A crise que reduziu investimentos na Europa e nos EUA nos últimos anos e os preços recordes da energia no País fizeram com que grandes empresas, de fora e daqui, começassem a se interessar por esse mercado.

A empresa que mais se destacou na disputa foi a brasileira Renova Energia. Ela comercializou um total de 106,9 MW de capacidade instalada de energia solar, a serem gerados por quatro parques solares, localizados no Estado da Bahia, na mesma região dos parques eólicos em operação da companhia.

Os lotes foram vendidos ao valor médio R$ 220,30 por MWh. Em nota, a empresa disse que "com essa comercialização, a Renova consolida ainda mais a sua liderança no mercado de energia renovável no Brasil". A capacidade instalada contratada da companhia passa de 2.301,1 MW para 2.451,5 MW.

Entre os Estados brasileiros, o da Bahia foi o principal destaque do leilão, como já era previsto inicialmente, com a contratação de energia a ser gerada 14 usinas solares. Tolmasquim também destacou a contratação de energia a ser gerada em nove usinas solares em São Paulo, estado onde o nível de produtividade dos projetos solares não atinge os mesmos patamares daqueles esperados na Bahia. Também foram contratados projetos solares nos estados da Paraíba, Goiás, Ceará, Rio Grande do Norte e Minas Gerais.

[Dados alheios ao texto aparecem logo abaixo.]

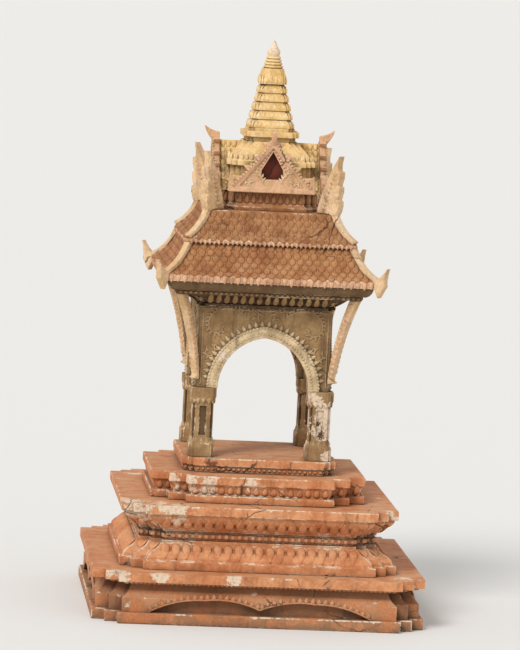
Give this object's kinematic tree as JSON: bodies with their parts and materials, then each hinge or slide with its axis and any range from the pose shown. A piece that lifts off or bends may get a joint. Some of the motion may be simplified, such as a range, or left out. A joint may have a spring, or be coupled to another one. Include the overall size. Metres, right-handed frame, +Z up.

Eólica. Em contraste ao sucesso obtido com a venda de energia solar, a fonte eólica apresentou desempenho mais discreto. O preço médio da energia contratada foi de R$ 142,34/MWh, com deságio de apenas 1,15% em relação ao teto de R$ 144/MWh estabelecido para o certame. Os projetos eólicos contratados hoje têm capacidade instalada de 769,1 MW. Anteontem, em entrevista ao Broadcast, serviço em tempo real da Agência Estado, a presidente executiva da Associação Brasileira de Energia Eólica (ABEEólica), Elbia Melo, previu que fossem contratados no mínimo 1.200 MW em capacidade de usinas eólicas.

Não foram feitas propostas para a energia das termelétricas abastecidas com biogás e resíduos sólidos urbanos cadastradas no evento, cujo preço-teto era de R$ 169/MWh. A ausência de propostas por empreendimentos a biomassa já era esperada por especialistas do setor elétrico.